Wait, so which is better? Fight or flight? If you take verse 28 by itself, it sounds like Jesus is saying to give Him your trouble, and leave all the work to Him. But the very next verse talks about taking on His yoke. It also says that His yoke is easy and His burden is light.
That doesn’t sound like fight or flight to me. I think that, in reality, there is a third option, a harder option.
Now, I’m sure we’re all thinking a little sleep sounds fantastic, especially after a long week, but that isn’t what Jesus is talking about. He’s talking about a different kind of rest. “Rest for your soul.” This means having confidence in the fact that God will take care of us, even when we don’t know how He will do it. This kind of rest can only be found when we give our burdens to Jesus and trust Him to only give us the new burdens we can handle and carry. Every day we give Him our worries, our fears, and the impossible things in our lives, and every day He gives us what we need to carry for that day. He takes care of the rest.
“I have said these things to you, that in me you may have peace. In the world you will have tribulation. But take heart; I have overcome the world” (John 16:33 ESV).
Wait. Stop. It sounds like Jesus is saying that we are going to have problems if we follow Him. But He wants us to have peace even when we experience those problems. We are supposed to know that He has already overcome the world.
Not exactly easy. I still have so many problems with this sort of attitude. And, it turns out, so did Jesus’ disciples.
“One day he got into a boat with his disciples, and he said to them, ‘Let us go across to the other side of the lake.’ So they set out, and as they sailed he fell asleep. And a windstorm came down on the lake, and they were filling with water and were in danger. And they went and woke him, saying, ‘Master, Master, we are perishing!’ And he awoke and rebuked the wind and the raging waves, and they ceased, and there was a calm. He said to them, ‘Where is your faith?’ And they were afraid, and they marveled, saying to one another, ‘Who then is this, that he commands even winds and water, and they obey him?’” (Luke 8:22-25 ESV)
Let’s look at what happens in this story. Jesus tells the disciples where they are going, and that He is going with them. Often this is how He sets us on the journey as well.
As the journey goes on, Jesus falls asleep. He gets quiet. The disciples aren’t hearing his voice at the moment. Unless, of course, Jesus snored.
Then the storm comes, and the disciples start to think that maybe Jesus won’t save them after all. The waves get bigger, the wind gets louder, and soon they aren’t looking at Jesus at all. They’re looking at the waves. Jesus, on the other hand, is fully at peace in the storm.

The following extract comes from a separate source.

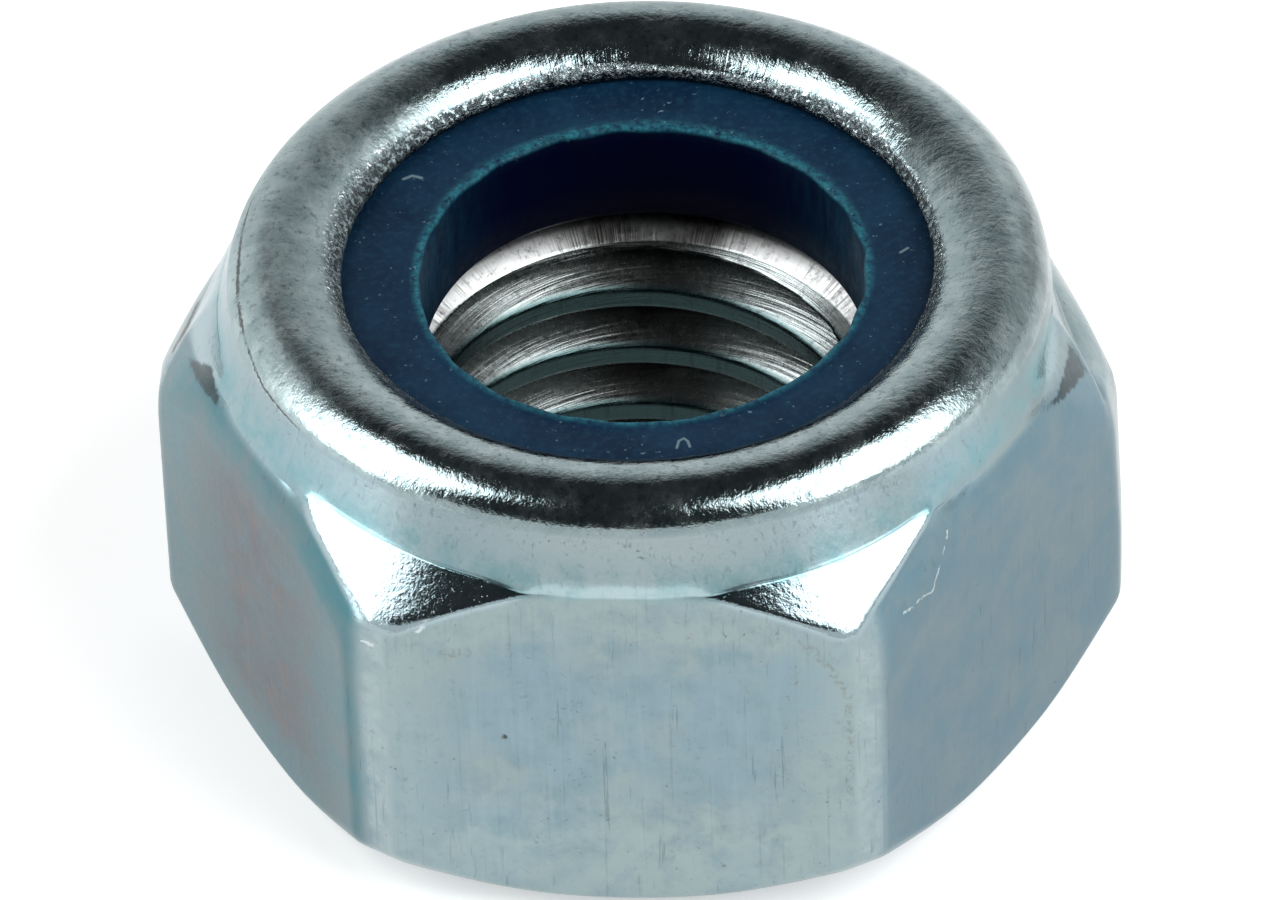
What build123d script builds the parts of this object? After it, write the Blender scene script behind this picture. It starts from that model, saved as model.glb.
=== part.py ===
from build123d import *
import math
import os

# Hexagon lock nut M10 x 1.5 with a nylon insert, millimetres
# The origin is the centre of the bearing face and +Z runs along the thread towards the collar

# Hexagon
nut_height = 10.0
across_flats = 16.9
corner_trim = 0.23
corner_round = 0.45
rim_relief = 0.06

# Bearing face and the forged chamfer around it
bearing_inset = 0.66
bearing_chamfer_angle = 30.0
bearing_chamfer_round = 1.6

# Shoulder and collar
shoulder_angle = 49.0
shoulder_round = 1.2
collar_height = 1.566
collar_inset = 0.06
collar_draft = 24.0
collar_foot_round = 0.4

# Edge of the collar rolled over the insert
crest_round = 1.03
lip_opening_d = 11.66
lip_drop = 0.55
lip_edge = 0.26
lip_inner_bevel = 0.5

# Thread and the countersinks at its ends
thread_d = 10.0
thread_pitch = 1.5
entry_countersink_d = 10.5
inner_countersink_d = 9.96
countersink_half_angle = 60.0

# Nylon insert
insert_d = 13.7
insert_height = 2.76
insert_bore_d = 8.77
insert_bore_bevel = 0.1
insert_foot_bevel = 0.6
insert_clearance = 0.02

# Radii that follow from the sizes above, the core being that of the basic metric profile
flat_r = across_flats / 2
corner_r = across_flats / math.sqrt(3) - corner_trim
rim_r = corner_r + rim_relief
bearing_r = flat_r - bearing_inset
collar_r = flat_r - collar_inset
core_r = thread_d / 2 - 0.54127 * thread_pitch
seat_r = insert_d / 2 + insert_clearance

# Slopes
shoulder_slope = math.tan(math.radians(shoulder_angle))
draft_angle = math.radians(collar_draft)
chamfer_slope = math.tan(math.radians(bearing_chamfer_angle))
countersink_slope = 1 / math.tan(math.radians(countersink_half_angle))

# Heights that follow from the sizes above
foot_z = nut_height - collar_height
shoulder_z = foot_z - (rim_r - collar_r) * shoulder_slope
chamfer_z = (rim_r - bearing_r) * chamfer_slope
crest_start_z = nut_height - crest_round * (1 - math.sin(draft_angle))
lip_z = nut_height - lip_drop
insert_top_z = lip_z - lip_edge
seat_z = insert_top_z - insert_height
entry_z = (entry_countersink_d / 2 - core_r) * countersink_slope
inner_z = seat_z - (inner_countersink_d / 2 - core_r) * countersink_slope

# The collar leans inwards from its foot and runs on into the rolled crest without a break
crest_start_r = collar_r - (crest_start_z - foot_z) * math.tan(draft_angle)
crest_r = crest_start_r - crest_round * math.cos(draft_angle)


def turned(outline):
    """Solid turned about Z from a closed outline drawn in radius and height."""
    return revolve(Plane.XZ * make_face(outline), Axis.Z)


# Outside of the blank from the bearing face to the collar, rounded where the metal flows in the die
outer_outline = FilletPolyline(
    (bearing_r, 0),
    (rim_r, chamfer_z),
    (rim_r, shoulder_z),
    (collar_r, foot_z),
    (crest_start_r, crest_start_z),
    radius=[bearing_chamfer_round, shoulder_round, collar_foot_round],
)

# Collar edge rolled inwards: over the crest, down the slope and to the edge of the lip
crest_arc = RadiusArc((crest_start_r, crest_start_z), (crest_r, nut_height), -crest_round)
lip_slope = TangentArc((crest_r, nut_height), (lip_opening_d / 2, lip_z), tangent=(-1, 0))
lip_face = Line((lip_opening_d / 2, lip_z), (lip_opening_d / 2, insert_top_z))

# Underside of the lip, counterbore, countersunk thread core and bearing face
bore_outline = Polyline(
    (lip_opening_d / 2, insert_top_z),
    (seat_r - lip_inner_bevel, insert_top_z),
    (seat_r, insert_top_z - lip_inner_bevel),
    (seat_r, seat_z),
    (inner_countersink_d / 2, seat_z),
    (core_r, inner_z),
    (core_r, entry_z),
    (entry_countersink_d / 2, 0),
    (bearing_r, 0),
)
blank = turned(outer_outline + crest_arc + lip_slope + lip_face + bore_outline)

# Hexagonal die, its corners blunt because the metal never fills them
die_section = RegularPolygon(flat_r, 6, major_radius=False) & Circle(corner_r)
die_section = fillet(die_section.vertices(), corner_round)
die = extrude(die_section, nut_height)
nut_body = blank & die

# Nylon ring that fills the counterbore up to the underside of the lip, its bore bevelled at the seat
insert_outline = Polyline(
    (insert_bore_d / 2, seat_z + insert_foot_bevel),
    (insert_bore_d / 2 + insert_foot_bevel, seat_z),
    (insert_d / 2, seat_z),
    (insert_d / 2, insert_top_z - lip_inner_bevel),
    (insert_d / 2 - lip_inner_bevel, insert_top_z),
    (insert_bore_d / 2 + insert_bore_bevel, insert_top_z),
    (insert_bore_d / 2, insert_top_z - insert_bore_bevel),
    close=True,
)
nylon_insert = turned(insert_outline)

os.makedirs("parts", exist_ok=True)
export_step(nut_body, "parts/nut_body.step")
export_step(nylon_insert, "parts/nylon_insert.step")
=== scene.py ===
import math

import bpy
import numpy as np
from mathutils import Matrix, Vector


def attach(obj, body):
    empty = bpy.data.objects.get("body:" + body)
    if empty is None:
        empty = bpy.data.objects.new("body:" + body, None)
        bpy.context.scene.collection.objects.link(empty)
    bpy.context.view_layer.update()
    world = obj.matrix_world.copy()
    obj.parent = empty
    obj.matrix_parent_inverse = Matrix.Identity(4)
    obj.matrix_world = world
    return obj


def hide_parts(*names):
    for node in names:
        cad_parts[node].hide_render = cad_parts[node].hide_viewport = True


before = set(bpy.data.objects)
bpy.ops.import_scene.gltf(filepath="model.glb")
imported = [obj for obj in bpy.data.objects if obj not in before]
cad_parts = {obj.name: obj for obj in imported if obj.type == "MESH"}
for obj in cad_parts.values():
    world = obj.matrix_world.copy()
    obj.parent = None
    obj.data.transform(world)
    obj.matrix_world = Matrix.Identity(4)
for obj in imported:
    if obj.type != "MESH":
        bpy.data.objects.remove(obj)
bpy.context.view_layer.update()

MM = 0.001

# Sizes in millimetres
FLAT_R = 8.45
BEARING_R = 7.79
CHAMFER_SLOPE = math.tan(math.radians(30))
# Beyond the flats the bearing chamfer rises more steeply towards the corners
CORNER_CHAMFER_SLOPE = 0.75
CONE_R, CONE_Z = 8.55, 8.25
SHOULDER_SLOPE = math.tan(math.radians(49))
COLLAR_R = 8.03
CREST_ROUND = 1.03
CREST_R = COLLAR_R - CREST_ROUND
TOP = 10.0
LIP_R, LIP_Z, LIP_UNDER = 5.83, 9.45, 9.19
SEAT_R, SEAT_Z = 6.87, 6.43
CORE_R, MAJOR_R, PITCH = 4.188, 5.0, 1.5
CREST_Z0 = 4.91
SINK_R, ENTRY_R = 4.98, 5.25
# The thread runs out just under the countersink, so that a plain conical band is left above it
BAND_R, BAND_LOW, BAND_HIGH = 4.45, 6.00, 6.13
HELIX_TOP = 5.97
SINK_SLOPE = math.tan(math.radians(30))
RING_BORE_R = 4.385
# The ring's bore is a little off centre and narrower on the left
BORE_SHIFT, BORE_SQUEEZE, FOOT_BEVEL = 0.05, 0.10, 0.6

# The forging is not quite even: how far each flat rolls in at its top edge, over what height, how far
# it stands out, and how full each corner is
FLAT_ROLL = {30: 0.62, 90: 0.30, 150: 0.42, 210: 0.20, 270: 0.03, 330: 0.18}
ROLL_REACH = {30: 1.8, 90: 1.4, 150: 1.4, 210: 1.1, 270: 1.1, 330: 1.1}
FLAT_OUT = {30: 0.0, 90: 0.0, 150: 0.06, 210: 0.10, 270: 0.0, 330: -0.04}
CORNER = {0: 9.45, 60: 9.50, 120: 9.50, 180: 9.52, 240: 9.52, 300: 9.50}
# Draft of the collar in degrees, at angles round the nut
DRAFT_AT = [0, 60, 120, 180, 205, 232, 262, 310, 328, 352, 360]
DRAFT = [9, 13, 14, 18, 20, 25, 27, 27, 20, 10, 9]
# Near the middle of each flat the collar runs down until it is flush with the flat
FOOT_Z, FOOT_FLUSH, FOOT_END = 8.24, 10.5, 19.0
SHOULDER_DIP, EDGE_ROLL, EDGE_REACH = 0.07, 0.09, 0.5

# Small helpers


def smin(a, b, k):
    h = np.clip(0.5 + 0.5 * (b - a) / k, 0, 1)
    return b * (1 - h) + a * h - k * h * (1 - h)


def smax(a, b, k):
    return -smin(-a, -b, k)


def wrap(a):
    return (a + 180) % 360 - 180


def ramp(x, a, b):
    t = np.clip((x - a) / (b - a), 0, 1)
    return t * t * (3 - 2 * t)


def bump(a, centre, width):
    t = np.clip(np.abs(wrap(a - centre)) / width, 0, 1)
    return 0.5 + 0.5 * np.cos(np.pi * t)


def wave(deg, seed, terms=9, lowest=2):
    """A smooth uneven line round the nut, about -1 to 1, the same on every run."""
    rng = np.random.default_rng(seed)
    out = np.zeros_like(deg, dtype=float)
    for k in range(terms):
        n = lowest + k
        out = out + rng.normal() / (k + 1.5) * np.cos(np.radians(n * deg) + rng.uniform(0, 6.28))
    return out / 1.2


# Shape of the body


def edge_height(radius):
    """Height at which the conical shoulder reaches a radius."""
    return CONE_Z - SHOULDER_SLOPE * (radius - CONE_R)


def hexagon(deg, z):
    """Radius of the die: six flats that roll in at their top edges, and six blunt corners."""
    r = np.full(np.broadcast(deg, z).shape, 50.0)
    for phi, roll in FLAT_ROLL.items():
        d = np.radians(wrap(deg - phi))
        c = np.maximum(np.cos(d), 0.3)
        below = edge_height(FLAT_R / c) - z
        away = FLAT_R + FLAT_OUT[phi] - roll * np.clip(1 - below / ROLL_REACH[phi], 0, 1.2) ** 2
        off = np.abs(wrap(deg - phi))
        edge_roll = EDGE_ROLL * ramp(off, 4, 10) * (1 - ramp(off, FOOT_FLUSH, 18))
        away = away - edge_roll * np.clip(1 - (FOOT_Z - z) / EDGE_REACH, 0, 1) ** 2
        r = smin(r, np.where(np.cos(d) > 0.3, away / c, 50.0), 0.05)
    corner = np.zeros(r.shape)
    for phi, radius in CORNER.items():
        corner = np.where(np.abs(wrap(deg - phi)) <= 30.001, radius, corner)
    corner = corner - 0.05 * ramp(z, 5.5, 7.4) - 0.03 * ramp(-z, -3.5, -1.0) * bump(deg, 0, 90)
    corner = corner - 0.14 * bump(deg, 0, 25) * ramp(z, 1.5, 7.0)
    return smin(r, corner, 0.06)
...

When I first came to the Czech Republic, it was sort of like this. I heard Jesus’ voice telling me to “go across to the other side of the lake.” The lake was bigger, but we have airplanes now, so I wasn’t too worried. I came because I believed, and still believe, that there are people in the Czech Republic who need to know love like the love of Jesus. I believe that God loves each of you individually. I came knowing it would be hard, but that there are frightened people in the Czech Republic who God wants to know, and walk with, and bring peace to.
And, in the end, I’m the frightened one most of the time. I see the waves and hear the wind just like the disciples, and say, “Jesus! Save me! I’m going to drown!”
But Jesus has never let me drown once.
And He won’t let you drown either.
Keifer is starting his second year as a missionary in the Czech Republic, and he couldn’t be more excited. His ministry to youth and his media ministry are expanding, and his grasp of the Czech language has only gotten stronger. Add in time with friends and ministry “family” and you get just a glimpse of how busy his week is. And yet he still finds opportunities to learn and grow and rest in the Lord. This blog post is adapted from a sermon he recently gave.
One thought on “The Harder Option”
Amazing post, Keifer and Caity. It is meaningful to me in a variety of ways, especially in light of my word for 2016 “abide”. Prayers for both of you.